Provided data »
****************************************
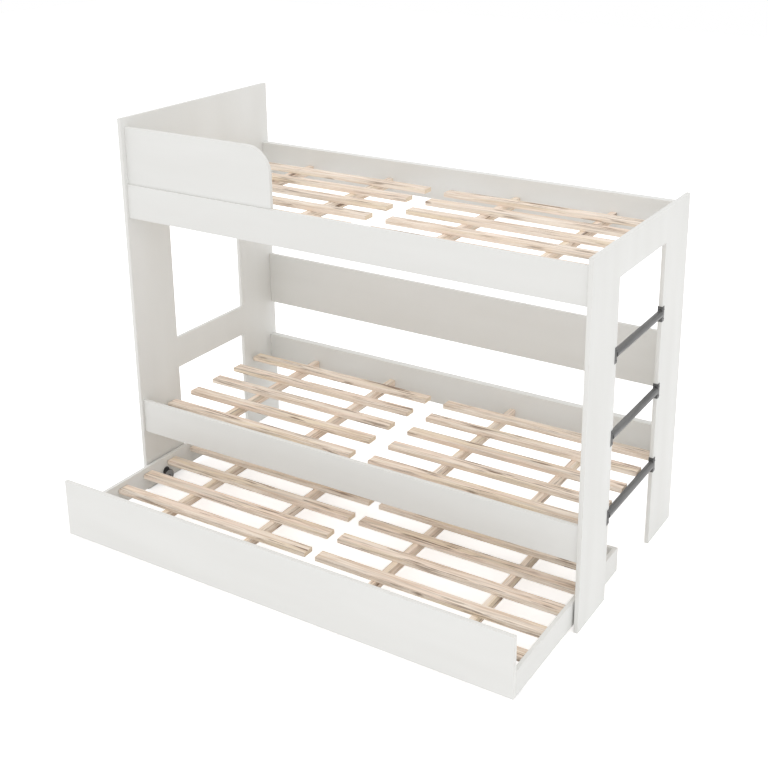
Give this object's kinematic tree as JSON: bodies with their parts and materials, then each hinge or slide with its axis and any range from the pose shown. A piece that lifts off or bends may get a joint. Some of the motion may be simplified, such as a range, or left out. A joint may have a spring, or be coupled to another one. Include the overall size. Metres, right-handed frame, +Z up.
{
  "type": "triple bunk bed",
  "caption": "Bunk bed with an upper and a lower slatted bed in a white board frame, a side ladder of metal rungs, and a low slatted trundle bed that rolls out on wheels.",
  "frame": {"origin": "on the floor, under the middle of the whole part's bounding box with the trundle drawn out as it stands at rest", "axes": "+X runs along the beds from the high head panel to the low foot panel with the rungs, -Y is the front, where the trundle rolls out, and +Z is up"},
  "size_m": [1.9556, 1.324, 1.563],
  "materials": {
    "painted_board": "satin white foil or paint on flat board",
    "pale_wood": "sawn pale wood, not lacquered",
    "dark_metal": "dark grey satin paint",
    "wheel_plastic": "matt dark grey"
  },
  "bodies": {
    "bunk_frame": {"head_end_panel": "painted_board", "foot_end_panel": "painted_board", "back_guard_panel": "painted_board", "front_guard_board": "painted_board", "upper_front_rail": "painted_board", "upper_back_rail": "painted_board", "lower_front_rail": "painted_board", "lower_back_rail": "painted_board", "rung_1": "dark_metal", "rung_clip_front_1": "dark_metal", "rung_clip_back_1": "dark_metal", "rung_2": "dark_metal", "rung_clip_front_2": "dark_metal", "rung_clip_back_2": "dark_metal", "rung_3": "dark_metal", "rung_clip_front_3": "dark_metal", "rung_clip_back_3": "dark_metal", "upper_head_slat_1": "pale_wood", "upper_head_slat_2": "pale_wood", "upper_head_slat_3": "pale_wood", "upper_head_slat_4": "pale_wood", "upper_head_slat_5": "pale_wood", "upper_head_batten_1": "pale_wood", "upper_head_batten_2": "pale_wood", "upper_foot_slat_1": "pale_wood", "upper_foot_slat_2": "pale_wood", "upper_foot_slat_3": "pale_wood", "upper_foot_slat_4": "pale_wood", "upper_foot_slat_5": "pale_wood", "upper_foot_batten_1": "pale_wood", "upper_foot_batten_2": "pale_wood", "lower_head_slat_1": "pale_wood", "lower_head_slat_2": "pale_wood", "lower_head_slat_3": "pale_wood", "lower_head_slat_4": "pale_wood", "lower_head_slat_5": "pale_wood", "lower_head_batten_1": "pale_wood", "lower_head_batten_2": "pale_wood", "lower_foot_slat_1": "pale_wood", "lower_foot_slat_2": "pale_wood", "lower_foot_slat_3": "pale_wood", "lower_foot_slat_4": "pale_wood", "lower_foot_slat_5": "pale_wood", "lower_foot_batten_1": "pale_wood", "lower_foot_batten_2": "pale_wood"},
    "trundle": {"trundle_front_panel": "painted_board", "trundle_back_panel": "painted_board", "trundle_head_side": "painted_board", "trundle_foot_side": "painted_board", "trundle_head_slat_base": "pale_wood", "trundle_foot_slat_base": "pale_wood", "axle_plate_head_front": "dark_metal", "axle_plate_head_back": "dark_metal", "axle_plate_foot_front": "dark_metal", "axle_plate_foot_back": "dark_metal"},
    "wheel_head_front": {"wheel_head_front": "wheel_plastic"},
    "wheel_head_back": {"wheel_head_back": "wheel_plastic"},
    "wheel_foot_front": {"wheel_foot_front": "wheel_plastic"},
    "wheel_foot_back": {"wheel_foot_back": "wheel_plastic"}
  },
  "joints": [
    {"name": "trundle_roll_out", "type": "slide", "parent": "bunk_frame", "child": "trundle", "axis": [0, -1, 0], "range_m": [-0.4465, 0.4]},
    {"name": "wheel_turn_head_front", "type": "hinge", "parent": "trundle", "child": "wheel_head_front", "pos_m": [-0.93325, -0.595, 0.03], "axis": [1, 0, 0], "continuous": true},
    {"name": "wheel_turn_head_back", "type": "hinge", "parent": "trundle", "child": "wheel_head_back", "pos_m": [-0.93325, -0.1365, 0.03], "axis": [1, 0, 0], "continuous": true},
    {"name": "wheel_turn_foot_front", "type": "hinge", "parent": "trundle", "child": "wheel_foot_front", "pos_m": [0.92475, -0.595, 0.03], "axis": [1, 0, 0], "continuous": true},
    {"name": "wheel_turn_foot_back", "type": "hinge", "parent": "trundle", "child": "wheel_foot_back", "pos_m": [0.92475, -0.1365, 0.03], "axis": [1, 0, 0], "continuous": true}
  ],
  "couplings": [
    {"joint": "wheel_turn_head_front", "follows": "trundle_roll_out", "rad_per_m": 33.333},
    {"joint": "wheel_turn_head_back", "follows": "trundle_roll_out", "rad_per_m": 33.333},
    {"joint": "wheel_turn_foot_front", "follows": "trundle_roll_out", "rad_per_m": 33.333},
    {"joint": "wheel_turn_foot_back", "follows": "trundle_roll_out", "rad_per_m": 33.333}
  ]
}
****************************************
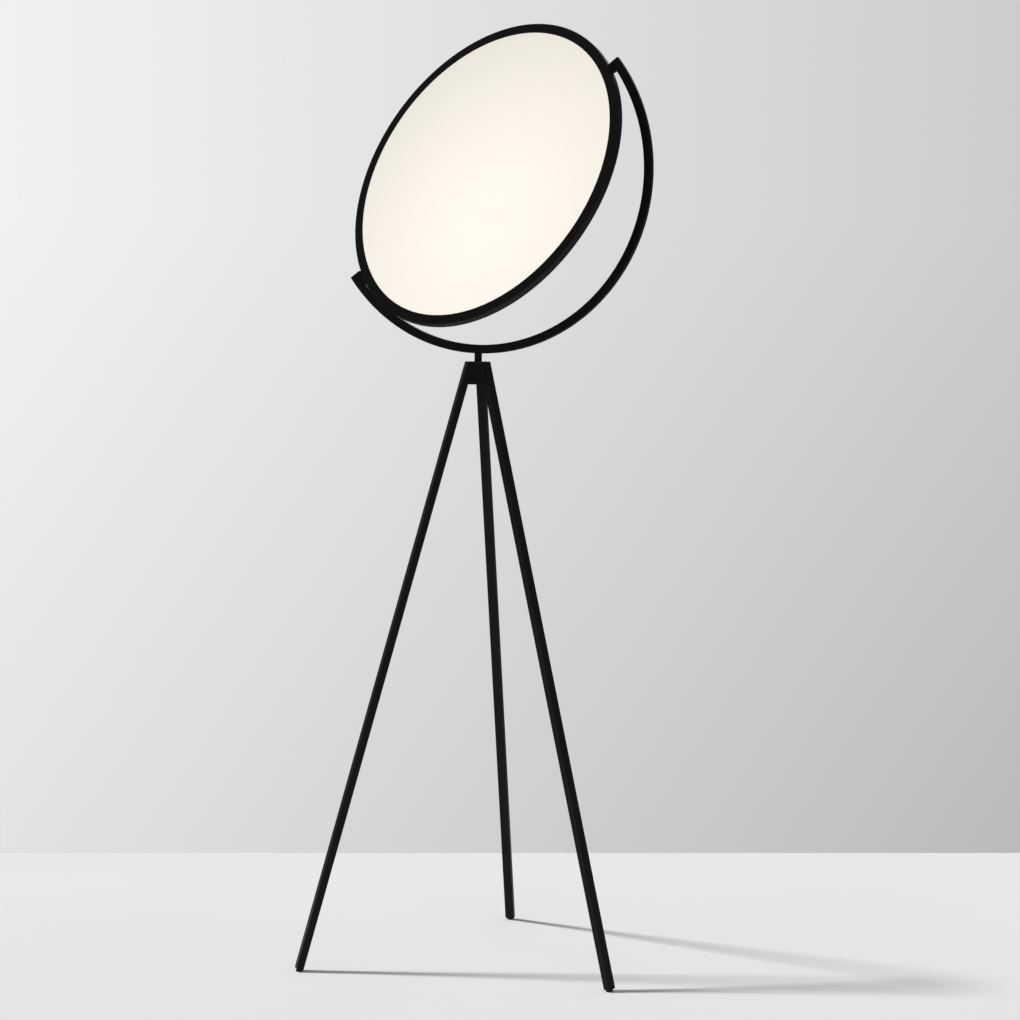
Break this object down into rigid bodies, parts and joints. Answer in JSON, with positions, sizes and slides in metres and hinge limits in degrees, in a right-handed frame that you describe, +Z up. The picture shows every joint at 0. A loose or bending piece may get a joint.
****************************************
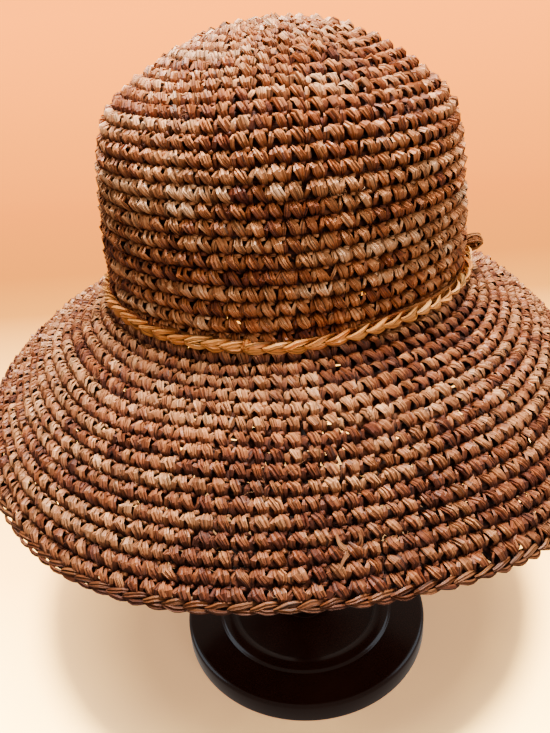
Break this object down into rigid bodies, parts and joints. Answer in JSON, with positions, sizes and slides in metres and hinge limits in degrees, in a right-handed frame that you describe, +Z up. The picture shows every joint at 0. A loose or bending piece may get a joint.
****************************************
Prompt »
Pull out all lines from the listing that contain the string "materials".

Finished exercise »
Give this object's kinematic tree as JSON: bodies with their parts and materials, then each hinge or slide with its axis and any range from the pose shown. A piece that lifts off or bends may get a joint. Some of the motion may be simplified, such as a range, or left out. A joint may have a spring, or be coupled to another one. Include the overall size. Metres, right-handed frame, +Z up.
  "materials": {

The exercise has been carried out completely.